The Enfield Pattern 1853 was developed specifically to outfit British infantry with a new modern long gun capable of accepting a British-modified version of the French Minie long lead ball developed by Captain Claude Minie. The result was a rather lightweight and reliable long gun in the Pattern 1853 rifle-musket that went on to see several decades of service for the British Empire. The Pattern 1853 utilized a standard 500 grain .577 Burton-Minie or Pritchett ball and paper "cartridge", the former an ammunition type also shared by the American-made .58 Springfield rifle musket (both guns were used by the Confederates and Union forces respectively during the US Civil War). The ball could pierce up to 4 inches of thick wood even at range which gave it good man-stopping qualities. The weapon was of a typical "long gun" design with a three-banded wooden body (the bands intended to fix the barrel to the stock), integrated shoulder stock and pistol grip, percussion lock action and bayonet mountings. The weapon was a "muzzle-loading" long gun, as typified by the period, in which the propellant (powder) and bullet (ball) were loaded and rammed down from the barrel-end of the weapon.

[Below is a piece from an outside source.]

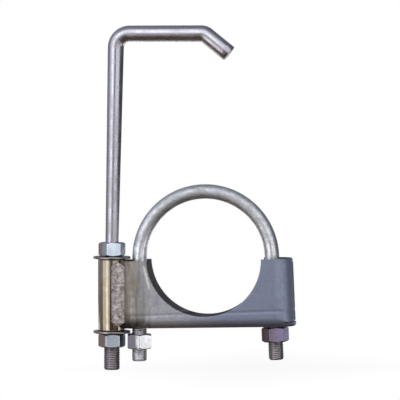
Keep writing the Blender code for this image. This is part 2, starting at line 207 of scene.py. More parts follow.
class FinishColours(bpy.types.PropertyGroup):
    """The colours of the metals."""

    sheet: colour("Sheet", (0.54, 0.55, 0.58), "Mill finish at the saddle's welded end")
    sheet_blue: colour("Sheet blue", (0.295, 0.335, 0.475), "Mill finish at its free end")
    sheet_stain: colour("Sheet stain", (0.25, 0.27, 0.34), "Stains on the saddle")
    sheet_line: colour("Sheet line", (0.42, 0.42, 0.46), "Rolling lines on the saddle")
    heat_straw: colour("Heat straw", (0.20, 0.165, 0.11), "Straw tint beside the weld")
    # Burnt metal with painted shadow, in the corner under the weld.
    scorch_and_shadow: colour("Scorch", (0.05, 0.045, 0.04), "Burnt corner under the weld")
    # Scratches from handling, and a painted highlight along the seat's left edge.
    scratches_and_edge_highlight: colour("Scraped", (0.86, 0.85, 0.86), "Scraped and scratched sheet")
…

A trained user could fire between 1 and 3 rounds at a given target area out to 2,000 yards though accuracy was (accordingly) more effective at ranges around 600 yards according to sources. The Pattern 1853 sported an adjustable ramp rear sight with a fixed post front. The rear sight was adjustable through a rear friction cross bar/standing leaf arrangement. Unloaded weight was a hefty 9.5 pounds while the gun sported a running length of 55 inches.
Already a proven weapon for the British Army, the Pattern 1853 also became a popular long gun in use with US Confederate troops during the American Civil war as it proved a proper counter to the highly-effective Union .58 Springfield Model 1861 series. As the war grew to require a massive outpouring of arms, the respective armies struggled to find the weapons needed to field proper infantry regiments. As such, the forces of both Union and Confederates alike looked to import foreign designs to help supplant their needs - and most of these were obliged from interested European powers. For Confederate forces, the Pattern 1853 had the ability to use the Union Springfield rifle ammunition and its own .577 caliber type, allowing its soldiers to use captured Union ammunition as well as their own issued supply. Since the South held little in the way of heavy industry, this feature proved a key logistical benefit.

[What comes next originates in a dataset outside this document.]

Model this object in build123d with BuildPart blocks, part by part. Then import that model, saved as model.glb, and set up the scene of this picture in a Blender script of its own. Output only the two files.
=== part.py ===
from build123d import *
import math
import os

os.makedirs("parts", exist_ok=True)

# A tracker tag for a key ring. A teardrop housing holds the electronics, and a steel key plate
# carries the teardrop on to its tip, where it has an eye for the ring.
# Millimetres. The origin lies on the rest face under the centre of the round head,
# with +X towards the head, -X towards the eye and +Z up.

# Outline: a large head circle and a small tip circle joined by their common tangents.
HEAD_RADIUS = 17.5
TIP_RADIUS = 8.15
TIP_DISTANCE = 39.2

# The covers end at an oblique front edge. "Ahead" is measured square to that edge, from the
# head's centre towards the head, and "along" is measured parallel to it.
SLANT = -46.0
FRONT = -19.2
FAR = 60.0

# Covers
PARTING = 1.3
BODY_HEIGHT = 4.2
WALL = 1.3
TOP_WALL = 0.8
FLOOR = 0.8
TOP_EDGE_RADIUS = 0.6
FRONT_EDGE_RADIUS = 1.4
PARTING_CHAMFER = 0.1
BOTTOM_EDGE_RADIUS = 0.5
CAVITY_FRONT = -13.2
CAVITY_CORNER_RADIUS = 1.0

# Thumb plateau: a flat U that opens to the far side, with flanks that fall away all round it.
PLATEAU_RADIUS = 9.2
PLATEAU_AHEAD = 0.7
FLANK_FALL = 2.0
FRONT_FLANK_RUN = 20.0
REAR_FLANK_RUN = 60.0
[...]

Original Enfield Pattern 1853s were received as a muzzle-loading muskets though the advent of new single-piece cartridges led to the development of breech-loading mechanisms which allowed long guns to now be loaded from the receiver near the trigger - considerably reducing reload times. Such breech-loading firearms rendered all muzzle-loading guns obsolete. As such, conversions were offered through various arsenals for many of the existing muzzle-loading guns then in use to become breech-loading firearms, in much the same way earlier flintlock guns became percussion-based guns prior). For the British, this "movement" came in the form of the ".577 Snider-Enfield" - interestingly enough developed by American Jacob Snider - which converted the prized Pattern 1853 Enfields to breech-loaders beginning in 1866. These Enfields fought on throughout the British Empire thereafter, seeing action in the Crimea, India, Africa and the New World until around 1901. A shorter carbine form of the long gun was also produced which intended to make for a more compact long gun, particularly useful when firing from horseback. Other notable operators included Brazil and Japan.
Snider-Enfields themselves were formally replaced by the newer Martini-Henry rifles beginning in 1871.